Dans son discours du 29 avril, M. Ivanichvili [président d'honneur du parti au pouvoir Rêve géorgien] a fait quasiment une déclaration de guerre à nos partenaires américains et européens. Cette rhétorique était déjà en germe dans beaucoup de déclarations, mais sa violence est aujourd'hui inédite. Mercredi, le président du Parlement a même accusé les quatre ministres des affaires étrangères des États baltes et d'Islande, venus apporter leur soutien aux manifestants à Tbilissi, de vouloir fomenter la révolution dans le pays. Les manifestants ne font que demander le retrait d'une loi considérée par tous nos partenaires et toutes les institutions européennes comme antieuropéenne.

Quelle est l'importance du veto présidentiel que vous venez d'opposer à la loi, puisqu'il n'aura qu'une portée symbolique ?

Effectivement, mon veto - que les députés pourront rejeter immédiatement ou non - ne changera rien. Néanmoins, il est très important car il marque mon opposition à cette loi. Avec ce veto, je suis en quelque sorte la voix de cette société qui dit non à cette loi. C'est le seul instrument dont je dispose. Ne pas l'utiliser ne serait absolument pas compris par la société. Il montre que je prends en compte la contestation.

Le Parlement a déjà tenté de faire passer cette loi l'année dernière avant de reculer face à la contestation populaire. Pourquoi la réintroduire maintenant, moins de six mois avant les législatives d'octobre ?

D'un point de vue électoral, il n'y a pas de logique politique à réintroduire cette loi maintenant. Selon les sondages d'opinion, le parti au pouvoir n'avait pas de problème majeur face à une opposition plutôt flageolante et divisée. La Géorgie était dans une période d'euphorie depuis l'obtention du statut de candidat à l'UE fin décembre. Le Parlement devrait entièrement se consacrer à travailler sur les réformes qu'il reste à mener plutôt que de lancer ce pavé dans la mare. Sauf à jouer un jeu non démocratique.

Comment voyez-vous la suite de la contestation ?

Personne ici ne souhaite aller vers l'instabilité. La loi va être adoptée, car le Parlement a les leviers pour la faire passer. On ne peut pas continuer à manifester. Prenons acte et passons à la phase suivante. Dans une démocratie, c'est dans les urnes que l'avenir doit se décider.
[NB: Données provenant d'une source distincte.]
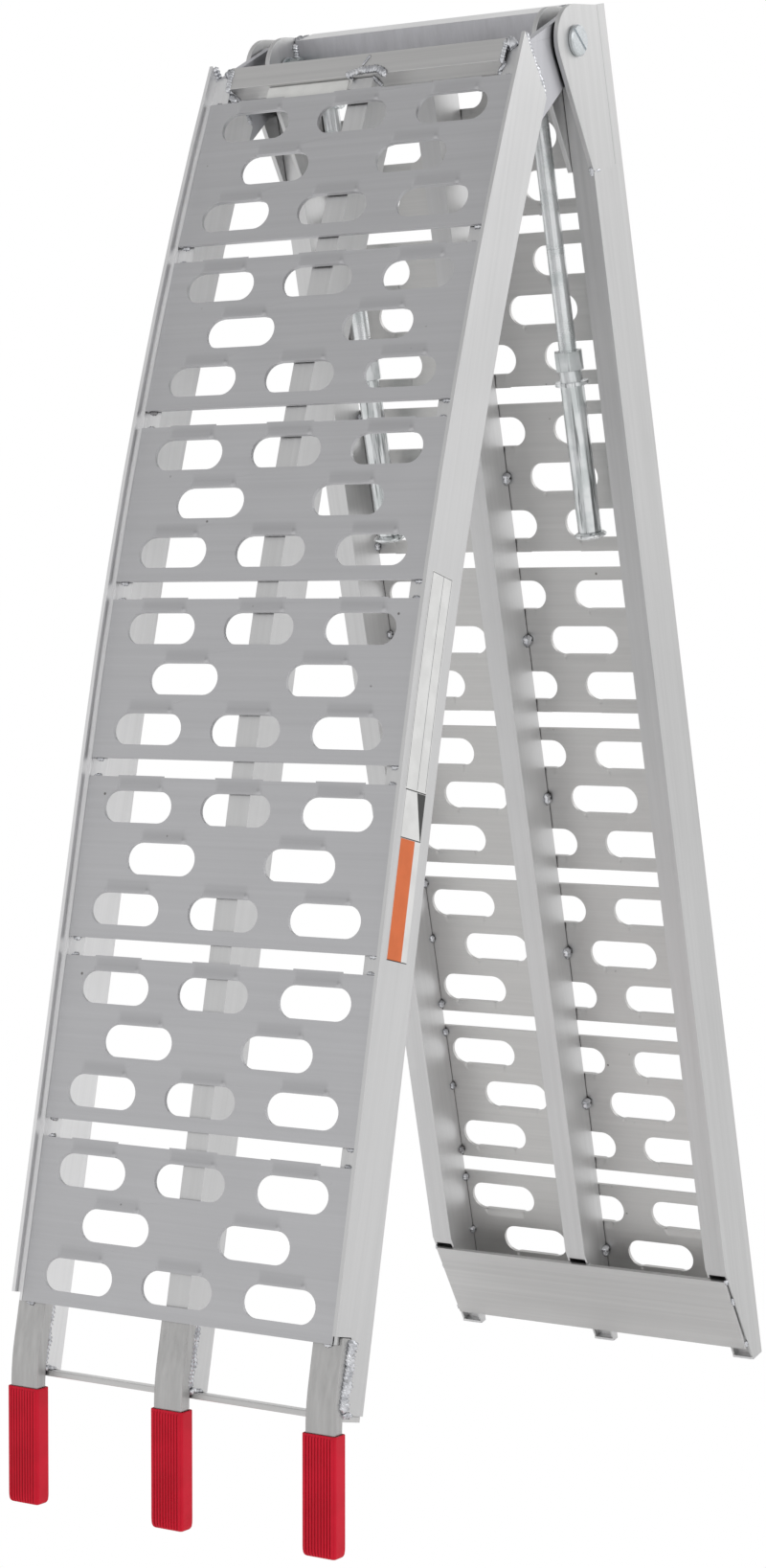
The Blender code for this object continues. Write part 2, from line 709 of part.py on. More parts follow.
def make_hinge_bolts(collection):
    clear = PIN_RADIUS + PIN_CLEARANCE
    washer_x = cheek_room() - GAP - WASHER_THICKNESS
    nut_x = washer_x - GAP - NUT_HEIGHT
    shim_x = HALF_WIDTH - EAR_INSET + GAP
    shim_thickness = EAR_INSET - CHEEK_THICKNESS - 2 * GAP
    spacer_x = HALF_WIDTH - RAIL_WIDTH
    spacer_length = ear_x() - EAR_THICKNESS / 2 - GAP - spacer_x
    rings = (("washer", WASHER_RADIUS, WASHER_THICKNESS, washer_x, ZINC),
             ("shim", WASHER_RADIUS, shim_thickness, shim_x, NYLON),
             ("spacer", SPACER_RADIUS, spacer_length, spacer_x, NYLON))
    for word, side in sides():
        make_bolt(word, side, nut_x - BOLT_TAIL, collection)
        frame = hinge_frame(nut_x, side)
        nut = hex_nut(f"hinge_nut_{word}", NUT_RADIUS, clear, NUT_HEIGHT, frame, collection)
        paint(nut, ZINC)
        for kind, radius, thickness, x, spec in rings:
            frame = hinge_frame(x, side)
            ring = turned_ring(f"hinge_{kind}_{word}", radius, clear, thickness, frame, collection)
            paint(ring, spec)


# ---------------------------------------------------------------- support legs

def leg_frame(side, t):
    """A frame on a leg's line whose Z points down the leg."""
    return lower_matrix(side * LEG_X, t, LEG_N) @ Matrix.Rotation(-math.pi / 2, 4, "X")


def pivot_frame(side, x):
    """A frame on a leg's pivot, x outwards from the leg, whose Z points outwards."""
    place = lower_yz(LEG_PIVOT_T, LEG_N)
    turn = Matrix.Rotation(side * math.pi / 2, 4, "Y")
    return Matrix.Translation((side * (LEG_X + x), place.x, place.y)) @ turn


def make_leg_bracket(word, side, collection):
    """A short channel on the crossbar whose two lugs hold the leg's pivot pin."""
    gap = ROD_RADIUS + 0.001
    width = 2 * (gap + LUG_THICKNESS)
    start = LOWER_CROSSBAR_DEPTH + GAP
    low = LEG_N - LUG_RADIUS
    high = LEG_N + LUG_RADIUS
    outline = lug_outline([(start, high), (start, low)], (LEG_PIVOT_T, LEG_N), LUG_RADIUS, 1, 8)
    points = [lower_yz(t, n) for t, n in outline]
    hole = circle(lower_yz(LEG_PIVOT_T, LEG_N), LEG_PIN_RADIUS + GAP, 12)
    across = across_matrix(side * LEG_X)
    bracket = flat_solid(f"support_bracket_{word}", [points, hole], width, across, collection)
    throat = rectangle(start + 0.004, low - 0.01, LEG_PIVOT_T + 2 * LUG_RADIUS, high + 0.01)
    middle = [lower_yz(t, n) for t, n in throat]
    cut(bracket, flat_solid("throat", [middle], 2 * gap, across, collection))
    paint(bracket, ZINC)


def make_leg_rod(word, side, collection):
    rod = round_bar(f"support_rod_{word}", ROD_RADIUS, -ROD_REACH, ROD_END_T - LEG_PIVOT_T,
                    leg_frame(side, LEG_PIVOT_T), collection)
    reach = 3 * ROD_RADIUS
    hole = round_bar("pin_hole", LEG_PIN_RADIUS + GAP, -reach, reach, pivot_frame(side, 0), collection, 12)
    cut(rod, hole)
    paint(rod, ZINC)
    head = (LEG_PIN_HEAD_RADIUS, LEG_PIN_HEAD_HEIGHT, LEG_PIN_HEAD_HEIGHT / 3)
    pin = headed_pin(f"support_pin_{word}", head, LEG_PIN_RADIUS, 2 * LEG_PIN_REACH,
                     pivot_frame(side, LEG_PIN_REACH), collection, 12)
    paint(pin, ZINC)


def make_leg_end(word, side, collection):
    """The lock nut, and the tube with its flange and foot, which screw along the rod."""
    clear = ROD_RADIUS + GAP
    nut = hex_nut(f"support_lock_nut_{word}", LOCK_NUT_RADIUS, clear, LOCK_NUT_HEIGHT,
                  leg_frame(side, LOCK_NUT_START), collection)
    paint(nut, ZINC)
    end = LEG_TUBE_END - LEG_TUBE_START
    collar = LEG_TUBE_START - LOCK_NUT_START - LOCK_NUT_HEIGHT - GAP
    flange = LEG_FLANGE_THICKNESS
    profile = [(0.0, end), (LEG_TUBE_RADIUS, end), (LEG_TUBE_RADIUS, 0.0), (LEG_FLANGE_RADIUS, 0.0),
               (LEG_FLANGE_RADIUS, -flange), (LEG_COLLAR_RADIUS, -flange), (LEG_COLLAR_RADIUS, -collar),
               (clear, -collar), (clear, end - LEG_TUBE_FLOOR), (0.0, end - LEG_TUBE_FLOOR)]
    tube = turned_solid(f"support_tube_{word}", profile, leg_frame(side, LEG_TUBE_START), collection)
    paint(tube, ZINC)
    height = LEG_FOOT_END - LEG_TUBE_END
    crown = LEG_FOOT_RADIUS * 0.77
    foot_profile = [(0.0, height), (crown, height * 0.9), (LEG_FOOT_RADIUS, height * 0.6),
                    (LEG_FOOT_RADIUS, height * 0.35), (crown, GAP), (0.0, GAP)]
    foot = turned_solid(f"support_foot_{word}", foot_profile, leg_frame(side, LEG_TUBE_END), collection)
    paint(foot, ZINC)


def hang_upper_half(collection):
    """Parent every piece of the upper half to an empty on the hinge's axis."""
    axis = bpy.data.objects.new("fold_axis", None)
    axis.empty_display_size = 0.05
    axis.location = (0, PIN.x, PIN.y)
    collection.objects.link(axis)
    bpy.context.view_layer.update()
    for thing in collection.objects:
        if thing.name.startswith(("upper_", "prong_", "hinge_ear_")):
            thing.parent = axis
            thing.matrix_parent_inverse = axis.matrix_world.inverted()


def make_ramp():
    clear_scene()
    collection = bpy.data.collections.new("folding_loading_ramp")
    bpy.context.scene.collection.children.link(collection)
    for word, x in rail_places():
        make_lower_rail(f"lower_rail_{word}", x, collection)
        make_upper_rail(f"upper_rail_{word}", x, collection)
    make_treads(collection)
    make_cheeks(collection)
    make_lower_crossbar(collection)
    make_foot_plate(collection)
    make_ears(collection)
    make_upper_crossbar(collection)
    make_tip_crossbar(collection)
    make_prongs(collection)
    make_sleeves(collection)
    make_hinge_bolts(collection)
    for word, side in sides():
        make_leg_bracket(word, side, collection)
        make_leg_rod(word, side, collection)
        make_leg_end(word, side, collection)
    hang_upper_half(collection)


make_ramp()
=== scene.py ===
import json
import math
import random

import bmesh
import bpy
from mathutils import Matrix, Vector, noise


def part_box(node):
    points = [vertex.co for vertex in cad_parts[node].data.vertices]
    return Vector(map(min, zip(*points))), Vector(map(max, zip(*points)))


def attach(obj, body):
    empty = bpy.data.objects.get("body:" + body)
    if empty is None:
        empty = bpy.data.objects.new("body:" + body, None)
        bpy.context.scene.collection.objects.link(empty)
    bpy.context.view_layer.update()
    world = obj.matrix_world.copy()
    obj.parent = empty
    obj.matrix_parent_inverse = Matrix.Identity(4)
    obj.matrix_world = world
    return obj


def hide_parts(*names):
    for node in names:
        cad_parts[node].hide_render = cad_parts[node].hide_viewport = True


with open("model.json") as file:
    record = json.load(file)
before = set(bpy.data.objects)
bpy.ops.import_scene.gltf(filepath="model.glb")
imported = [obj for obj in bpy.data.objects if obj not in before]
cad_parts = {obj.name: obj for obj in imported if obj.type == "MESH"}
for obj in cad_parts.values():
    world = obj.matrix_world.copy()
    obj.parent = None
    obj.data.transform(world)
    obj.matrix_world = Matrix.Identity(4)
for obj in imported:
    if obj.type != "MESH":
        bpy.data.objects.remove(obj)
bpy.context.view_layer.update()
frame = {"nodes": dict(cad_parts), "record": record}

# Camera, placed from the hinge's pin; the focal length is a multiple of the frame's height. Lights, floor.
FOCAL = 2.1515333
CAMERA_FROM_PIN = Vector((1.44981, -2.24866, -0.35023))
SENSOR_HEIGHT = 24.0
YAW = math.radians(33.637)
PITCH = math.radians(-4.666)
ROLL = math.radians(-1.288)
LIGHT_POWER = 9
FLOOR_SIZE = 30.0

# Both halves are measured along x across the ramp, t down from the hinge, n out of the walking surface.
SIDES = ((-1, "left"), (1, "right"))
HALF_WIDTH = 0.145
RAIL_WIDTH = 0.019
RAIL_TOP = -0.0033
RAIL_BOTTOM = -0.040
RAIL_UNDERSIDE = RAIL_BOTTOM - 0.0005
CURB_HEIGHT = 0.006
PIN_T_LOWER, PIN_N_LOWER = 0.0232, -0.0432
PIN_T_UPPER, PIN_N_UPPER = -0.0317, -0.0620
UPPER_LEAN = math.radians(24.67)
UPPER_TURN = math.radians(10.27)
UPPER_ARC = 0.551
MITRE_SLOPE = 0.66
CROSSBAR_EDGE = 0.0195
CROSSBAR_END = 0.1212
CENTRE_RAIL_SIDE = 0.0098
SHOULDER_SPANS = {"upper": (0.032, 0.970), "lower": (0.032, 1.108)}
SHOULDER_STEPS = {"upper": 40, "lower": 1}
RAIL_TIP_SPAN = (1.1272, 1.1294)
RAIL_TIP_RISE = (-0.0036, -0.0118)
CHEEK_SEAM_SPAN = (0.1212, 0.1232)
CHEEK_SEAM_RISE = (-0.0385, 0.0050)
PALE_STRIP_SPAN = (0.0197, 0.0318)
PALE_STRIP_WIDTH = (-0.0885, -0.0130)
PALE_STRIP_RISE = (-0.0030, -0.0046)
CROWN_HALF_WIDTH = 0.1205
CROWN_RISE = (-0.0036, -0.0290)
CROWN_START = (-0.0028, -0.0003)
CROWN_FOOT = 0.0002
FOOT_PLATE_START = Vector((1.036, -0.040))
FOOT_PLATE_END = Vector((1.130, -0.010))
TREAD_PITCH = 0.136
TREAD_LENGTH = 0.122
TREAD_WIDTH = 0.278
TREAD_THICKNESS = 0.003
UPPER_FIRST_TREAD = 0.032
LOWER_FIRST_TREAD = 0.034
UPPER_TREADS = 7
LOWER_TREADS = 8
SLOT_LENGTH = 0.063
SLOT_WIDTH = 0.024
SLOT_END_STEPS = 14
SLOT_ROW_SPACING = 0.0385
SLOT_WIDE_PITCH = 0.090
SLOT_NARROW_PITCH = 0.125
LIP_HEIGHT = 0.0017
BURR_HEIGHT = 0.0010
BURR_RADIUS = 0.0014
BURR_SETBACK = 0.0022
LIP_RUN = 0.0115
LIP_FLANK = 0.0042
LIP_STEPS = 12
RECESS_DEPTH = 0.6 * LIP_HEIGHT
BEAD_SIDES = 9
RIPPLE_STEPS = 3.2
PRONG_WIDTH = 0.025
PRONG_THICKNESS = 0.010
PRONG_LEAN = math.radians(2.35)
SLEEVE_WIDTH = 0.0286
SLEEVE_THICKNESS = 0.0132
SLEEVE_LENGTH = 0.0865
SLEEVE_RIBS = 10
SLEEVE_RIB_HEIGHT = 0.0011
SLEEVE_CORNER = 0.0016
SLEEVE_WALL_GAP = 0.0004
EDGE_SEGMENTS = 2
EDGE_ANGLE = math.radians(32)
MERGE_DISTANCE = 0.00001
LEG_X = 0.096
LEG_N = -0.029
THREAD_START = 0.180
THREAD_END = 0.380
THREAD_PITCH = 0.00175
THREAD_CREST = 0.00715
THREAD_ROOT = 0.00702
THREAD_CORE = 0.0062
THREAD_SIDES = 28
LABEL_THICKNESS = 0.00012
LABEL_INK = 0.00008
LABEL_LINE = 0.0005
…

Il y a une mobilisation très forte de la société civile géorgienne, parmi laquelle les jeunes sont très présents. Eux qui traditionnellement ne votaient pas se sentent cette fois très investis, car ils ont conscience qu'il s'agit d'un choix existentiel pour leur avenir. Et ces jeunes ne sont pas manipulables, ils n'ont pas peur, ils sont totalement libres dans leur tête. Ils n'ont pas connu l'Union soviétique mais connaissent l'Europe. La plupart d'entre eux ont bénéficié des bourses Erasmus ou de voyages individuels. Et ils sont en train de convaincre leurs parents en leur disant : je veux cet avenir européen pour mon pays.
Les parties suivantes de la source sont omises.